Translation, Migration, & Gender in the Americas, the Transatlantic, & the Transpacific
5-8 Jul 2017 Bordeaux (France)

Participants > Panelists > Howie Jordan

Immorally Mobile: White-Slave Traffic and Willa Cather
Jordan Howie  1  

My paper reads Willa Cather's short story “The Affair at Grover Station” (1900) and an episode from My Ántonia (1918) alongside the White-Slave Traffic Act or “Mann Act” of 1910. Placing Cather's work in dialogue with Progressive Era constructions of sex trafficking, I intend to show how her fiction not only registers but also complicates the logic of her era's anxious imaginative and legislative response to increasingly mobile populations. In the early “Affair at Grover Station,” as in My Ántonia, Cather invests the prairie with a freedom of movement that can be positive as well as deadly. But another site of wide-ranging mobility typically marks her vision of the west: the railway. I argue that, for Cather, this site of mobility differs crucially from the prairie's elemental freedom in its manipulability.
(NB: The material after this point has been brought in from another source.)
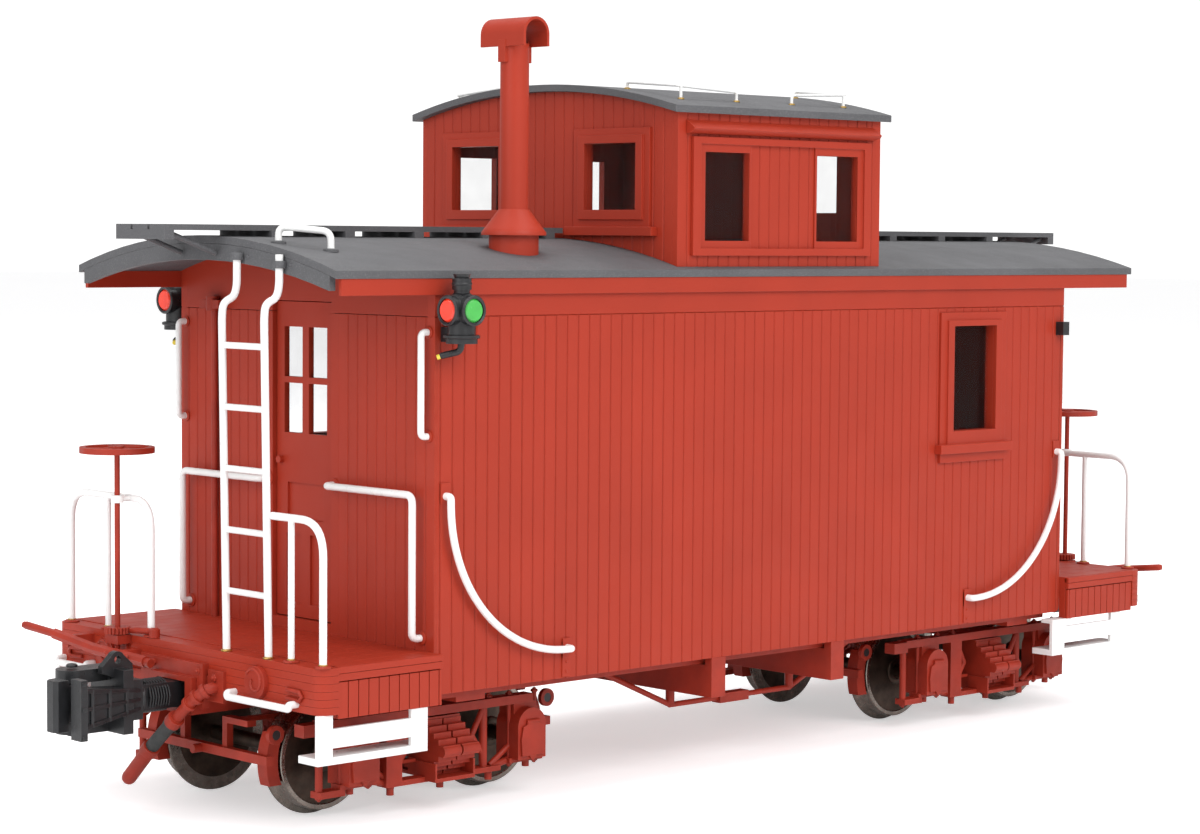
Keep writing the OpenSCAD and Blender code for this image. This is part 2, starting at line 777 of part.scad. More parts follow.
module coupler() {
    plate_low = coupler_z - 8.5;
    plate_top = coupler_z + 8.1;
    guard_x = head_back + 18.6;
    lug_x = head_back + 1.8;
    lug_z = 42.8;
    color(BLACK) union() {
        difference() {
            union() {
                box([-head_back + 3, -3.4, coupler_z - 3.4], [-pivot_x, 3.4, coupler_z + 3.4]);
                translate([-pivot_x, 0, coupler_z - 3.4]) cylinder(h = 6.8, r = 3.4);
                box([-head_back, -4.8, coupler_z - 5.2], [-head_back + 3.4, 4.8, coupler_z + 5.2]);
                intersection() {
                    translate([0, 0, plate_low]) linear_extrude(plate_top - plate_low)
                        polygon([[-head_back + 4, -4], [-guard_x + 1, -9.4], [-guard_x + 1, -5.4],
                            [-head_back - 12, -3], [-head_back - 2, 0.5], [-head_back + 4, 3]]);
                    rotate([90, 0, 0]) linear_extrude(40, center = true)
                        polygon([[-head_back + 4, coupler_z - 2.6], [-guard_x + 1, coupler_z - 5.4],
                            [-guard_x + 1, coupler_z + 5.4], [-head_back + 4, coupler_z + 2.6]]);
                }
                box([-guard_x, -9.8, plate_low + 0.5], [-guard_x + 2, -5.2, plate_top - 0.6]);
                box([-head_back - 3, -5.5, plate_low], [-head_back, 9.6, plate_top]);
                for (z = [plate_low, plate_top - 3.3])
                    translate([0, 0, z]) linear_extrude(3.3) {
                        translate([-knuckle_x, knuckle_y]) circle(r = 4.2);
                        translate([-knuckle_x, knuckle_y - 4.2]) square([10, 7.6]);
                    }
                rotate([90, 0, 0]) linear_extrude(2, center = true) {
                    polygon([[-lug_x - 4.8, plate_top - 1], [-lug_x - 4.6, plate_top + 0.8],
                        [-lug_x - 2, lug_z + 1], [-lug_x + 2, lug_z + 1],
                        [-lug_x + 4.6, plate_top + 0.8], [-lug_x + 4.8, plate_top - 4]]);
                    translate([-lug_x, lug_z]) circle(r = 2.2);
                }
            }
            translate([-pivot_x, 0, 0]) cylinder(h = 60, d = 2.4 + 2 * pin_gap);
            translate([-lug_x, 5, lug_z]) rotate([90, 0, 0]) cylinder(h = 10, d = 2);
        }
        translate([-knuckle_x, knuckle_y, plate_low + 1]) cylinder(h = 15, d = 2);
    }
}

module front_coupler() { coupler(); }

module rear_coupler() { rear() coupler(); }

module knuckle() {
    color(BLACK) difference() {
        union() {
            translate([0, 0, coupler_z - 4.9]) linear_extrude(9.4) {
                translate([-knuckle_x, knuckle_y]) circle(r = 3.8);
                polygon([[-knuckle_x, knuckle_y + 3.7], [-knuckle_x - 8, 3.4], [-knuckle_x - 8, 0.4],
                    [-knuckle_x, knuckle_y - 3.7]]);
            }
            translate([0, 0, coupler_z - 6.5]) linear_extrude(13.2)
                polygon([[-knuckle_x - 6.4, 3.4], [-knuckle_x - 9, 3], [-knuckle_x - 10.5, 1.4],
                    [-knuckle_x - 10.5, -1.4], [-knuckle_x - 9.6, -2.5], [-knuckle_x - 6.4, -2.5]]);
        }
        translate([-knuckle_x, knuckle_y, 0]) cylinder(h = 60, d = 2 + 2 * pin_gap);
    }
}

module front_knuckle() { knuckle(); }

module rear_knuckle() { rear() knuckle(); }

// ---- trucks ----

// Side frame of a truck with its journal boxes, drawn about the truck's own middle
module side_frame() {
    outer = bar_y + 4;
    difference() {
        union() {
            box([-41, bar_y, 25.7], [31.5, outer, 28]);
            box([-46.8, bar_y, 24.4], [-40.5, outer, 27.6]);
            for (side = [-1, 1]) {
                box([side * half_base - 6, bar_y, 9.6], [side * half_base + 6, outer, 10.9]);
                translate([side * half_base, outer + 2.4, 19.6]) rotate([90, 0, 0]) cylinder(h = 9, r = 5);
                box([side * half_base - 5, outer - 6.6, 10.6], [side * half_base + 5, outer + 2.4, 19.6]);
                box([side * half_base - 4, outer - 6.6, 19], [side * half_base + 4, outer - 0.6, 25.8]);
                bar([side * (half_base - 5), bar_y + 2, 10.3], [side * 17.4, bar_y + 2, 8.9], 1.8);
                bar([side * (half_base - 4), bar_y + 2, 14.6], [side * 17.4, bar_y + 2, 9.6], 1.6);
                bar([side * 15.4, bar_y + 2, 26], [side * 11, bar_y + 2, 18.4], 1.6);
                bar([side * 11, bar_y + 2, 18.4], [side * 15.4, bar_y + 2, 12], 1.6);
            }
            box([-19.8, bar_y, 8.2], [19.8, outer, 9.6]);
            box([-19.8, bar_y + 0.6, 9], [-14.5, outer, 26]);
            bar([15.1, bar_y + 2, 9], [15.1, bar_y + 2, 26], 2.3);
            bar([-40.5, bar_y + 2, 8.4], [-40.5, bar_y + 2, 26.4], 2);
            box([-41.6, bar_y, 8], [-33.4, outer, 9.7]);
            for (x = [-30.5, 30.5]) bar([x, bar_y + 2, 7.8], [x, bar_y + 2, 10], 2);
            for (x = [-17, 0, 17]) bar([x, bar_y + 2, 5.8], [x, bar_y + 2, 9], 2);
        }
        for (side = [-1, 1])
            translate([side * half_base, 30, axle_z]) rotate([-90, 0, 0])
                cylinder(h = 9, d = 3 + 2 * pin_gap);
    }
}

module truck_frame() {
    color(RED) difference() {
        union() {
            on_both_sides() {
                side_frame();
                box([-6.8, bar_y, 8.6], [6.8, 46, 9.6]);
                for (x = [-6.8, 6.3]) box([x, 38, 8.6], [x + 0.5, 46, 13.6]);
            }
            box([-5, -bar_y - 1, 25], [5, bar_y + 1, 28]);
            translate([0, 0, 25]) cylinder(h = 5.4, d = 14);
            box([-4, -bar_y - 1, 8.6], [4, bar_y + 1, 9.6]);
        }
        translate([0, 0, 20]) cylinder(h = 20, d = kingpin_d + 2 * pin_gap);
    }
}

module front_truck_frame() { translate([-truck_x, 0, 0]) truck_frame(); }

module rear_truck_frame() { translate([truck_x, 0, 0]) truck_frame(); }

module truck_springs() {
    leaf = 1.48;
    middle_z = 17;
    color(RED) on_both_sides() union() {
        for (x = [-6.2, 0.3], i = [0:4], way = [-1, 1])
            translate([0, 0, middle_z + way * (i + 0.5) * leaf])
                box([x, 26.6 + 1.8 * i, -leaf / 2], [x + 5.9, 48.4 - 1.9 * i, leaf / 2]);
        for (x = [-6.2, 0.3])
            translate([x, 47.6, middle_z]) rotate([0, 90, 0]) cylinder(h = 5.9, r = 1.5);
        box([-6.2, 33.6, middle_z + 5 * leaf - 0.3], [6.2, 40.4, 25]);
        box([-4, 33.6, 9.6], [4, 37.4, 10.4]);
    }
}

module front_truck_springs() { translate([-truck_x, 0, 0]) truck_springs(); }

module rear_truck_springs() { translate([truck_x, 0, 0]) truck_springs(); }

module brake_beams() {
    beam_x = half_base + shoe_r + 3;
    shoe_t = 3.6;
    color(RED) for (turn = [0, 180]) rotate([0, 0, turn]) union() {
        box([-beam_x - 2.2, -29, 15.8], [-beam_x, 29, 18.2]);
        translate([-beam_x - 2, 0, 16.8]) rotate([0, -90, 0]) cylinder(h = 2.8, d = 2.4);
        on_both_sides() {
            intersection() {
                translate([-half_base, 23, axle_z]) rotate([-90, 0, 0]) difference() {
                    cylinder(h = 4, r = shoe_r + shoe_t);
                    translate([0, 0, -1]) cylinder(h = 6, r = shoe_r);
                }
                box([-beam_x - 1, 20, axle_z - 6], [-half_base - shoe_r + 4, 30, axle_z + 8]);
            }
            box([-beam_x - 1.2, 8.5, 16], [-beam_x + 0.8, 10.5, 26.2]);
            box([-beam_x - 1.2, 8.5, 24.6], [-beam_x + 1.6, 19.5, 26.2]);
            box([-beam_x, 11.5, 24.8], [-5, 13.5, 26]);
        }
    }
}

module front_brake_beams() { translate([-truck_x, 0, 0]) brake_beams(); }

module rear_brake_beams() { translate([truck_x, 0, 0]) brake_beams(); }

module wheel() {
    translate([0, wheel_back, 0]) rotate([-90, 0, 0])
        rotate_extrude($fn = 96) polygon([[0, 0], [flange_r - 0.5, 0], [flange_r, 0.5], [flange_r, 1],
            [tread_d / 2 + 0.2, 1.9], [tread_d / 2, 2.4], [tread_d / 2 - 0.2, 6], [12.4, 6], [11.6, 4.4],
            [5, 3.8], [4, 6.2], [0, 6.2]]);
}

module wheelset(x) {
    color(STEEL) translate([x, 0, axle_z]) union() {
        on_both_sides() wheel();
        translate([0, -33, 0]) rotate([-90, 0, 0]) cylinder(h = 66, d = 4);
        translate([0, -38, 0]) rotate([-90, 0, 0]) cylinder(h = 76, d = 3);
    }
}

module front_outer_wheelset() { wheelset(-truck_x - half_base); }

module front_inner_wheelset() { wheelset(-truck_x + half_base); }

module rear_inner_wheelset() { wheelset(truck_x - half_base); }

module rear_outer_wheelset() { wheelset(truck_x + half_base); }

underframe();
floor();
needle_beams();
truss_rods();
left_side();
right_side();
front_end_wall();
rear_end_wall();
front_door();
rear_door();
front_door_glass();
rear_door_glass();
window_glass();
window_trim();
main_roof();
roof_end_boards();
eave_boards();
front_running_boards();
rear_running_boards();
cupola_left_side();
cupola_right_side();
cupola_front();
cupola_rear();
cupola_roof();
roof_grab_rails();
smoke_jack();
front_platform();
rear_platform();
end_sills();
front_ladder();
rear_ladder();
front_railings();
rear_railings();
wall_grab_rails();
marker_lamps();
red_lenses();
green_lenses();
brake_pipes();
corner_steps();
draft_gear();
uncoupling_levers();
air_hoses();
front_brake_wheel();
rear_brake_wheel();
front_coupler();
front_knuckle();
rear_coupler();
rear_knuckle();
front_truck_frame();
front_truck_springs();
front_brake_beams();
rear_truck_frame();
rear_truck_springs();
rear_brake_beams();
front_outer_wheelset();
front_inner_wheelset();
rear_inner_wheelset();
rear_outer_wheelset();
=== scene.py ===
"""Looks of the scale model caboose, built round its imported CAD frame. Lengths here are in mm."""

import json
import math

import bmesh
import bpy
from mathutils import Matrix, Vector


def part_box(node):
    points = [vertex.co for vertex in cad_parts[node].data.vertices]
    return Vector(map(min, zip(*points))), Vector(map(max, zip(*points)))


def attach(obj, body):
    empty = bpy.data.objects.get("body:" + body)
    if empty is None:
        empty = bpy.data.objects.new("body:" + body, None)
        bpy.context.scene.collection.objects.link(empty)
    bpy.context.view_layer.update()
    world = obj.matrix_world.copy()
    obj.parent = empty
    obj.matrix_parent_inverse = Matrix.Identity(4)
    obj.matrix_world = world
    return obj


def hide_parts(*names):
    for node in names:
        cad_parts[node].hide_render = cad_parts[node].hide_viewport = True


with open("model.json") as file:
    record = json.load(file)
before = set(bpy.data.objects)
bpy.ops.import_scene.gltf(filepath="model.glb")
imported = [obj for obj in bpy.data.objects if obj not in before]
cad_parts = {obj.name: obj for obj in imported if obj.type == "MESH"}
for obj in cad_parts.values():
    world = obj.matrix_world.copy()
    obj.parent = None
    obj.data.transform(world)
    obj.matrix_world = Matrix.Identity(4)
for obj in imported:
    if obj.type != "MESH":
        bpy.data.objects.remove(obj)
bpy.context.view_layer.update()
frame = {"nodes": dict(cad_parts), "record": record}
MM = 0.001


def span(node):
    """Lowest and highest corner of a CAD node, in mm."""
    low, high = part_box(node)
    return low / MM, high / MM


# ---- materials ----

def nodes_of(name):
    """A new material with its node tree, its shader and the object coordinates."""
    made = bpy.data.materials.new(name)
    made.use_nodes = True
    tree = made.node_tree
    shader = tree.nodes["Principled BSDF"]
    place = tree.nodes.new("ShaderNodeTexCoord").outputs["Object"]
    return made, tree, shader, place


def noise(tree, place, size_mm, detail=3.0, rough=0.55):
    """Cloudy noise whose patches are about size_mm across."""
    n = tree.nodes.new("ShaderNodeTexNoise")
    n.inputs["Scale"].default_value = 1 / (size_mm * MM)
    n.inputs["Detail"].default_value = detail
    n.inputs["Roughness"].default_value = rough
    tree.links.new(place, n.inputs["Vector"])
    return n.outputs["Fac"]


def remap(tree, value, low, high, to_low, to_high):
    """A socket's range from low to high moved to another range, and held at its ends."""
    n = tree.nodes.new("ShaderNodeMapRange")
    n.inputs["From Min"].default_value = low
    n.inputs["From Max"].default_value = high
    n.inputs["To Min"].default_value = to_low
    n.inputs["To Max"].default_value = to_high
    tree.links.new(value, n.inputs["Value"])
    return n.outputs["Result"]


def blend(tree, factor, first, second):
    """Colour between two colours or sockets, by a factor socket."""
    n = tree.nodes.new("ShaderNodeMix")
    n.data_type = "RGBA"
    tree.links.new(factor, n.inputs["Factor"])
    for socket, value in ((n.inputs[6], first), (n.inputs[7], second)):
        if isinstance(value, bpy.types.NodeSocket):
            tree.links.new(value, socket)
        else:
            socket.default_value = (*value, 1)
    return n.outputs[2]


def edges(tree, radius_mm):
    """1 on the sharp edges of a shape, 0 on its flats."""
    soft = tree.nodes.new("ShaderNodeBevel")
    soft.samples = 4
    soft.inputs["Radius"].default_value = radius_mm * MM
    true = tree.nodes.new("ShaderNodeNewGeometry")
    dot = tree.nodes.new("ShaderNodeVectorMath")
    dot.operation = "DOT_PRODUCT"
    tree.links.new(soft.outputs["Normal"], dot.inputs[0])
    tree.links.new(true.outputs["Normal"], dot.inputs[1])
    return remap(tree, dot.outputs["Value"], 0.97, 0.75, 0.0, 1.0)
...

In a notable parallel to white-slave traffic narratives, the story and novel both feature villains who manipulate the railway system in order to entrap or assault young, unmarried women. My reading makes a key distinction between the legal and fictional texts: while the Mann Act quells an imagined form of immorality generated by the transportation of victims, Cather imagines mobile villains whose victims are static. However, bringing these texts together also reveals how similarly racialized threats allow both Progressive Era reformers and Cather's fiction to associate mobility with the endangering of a generation of young women.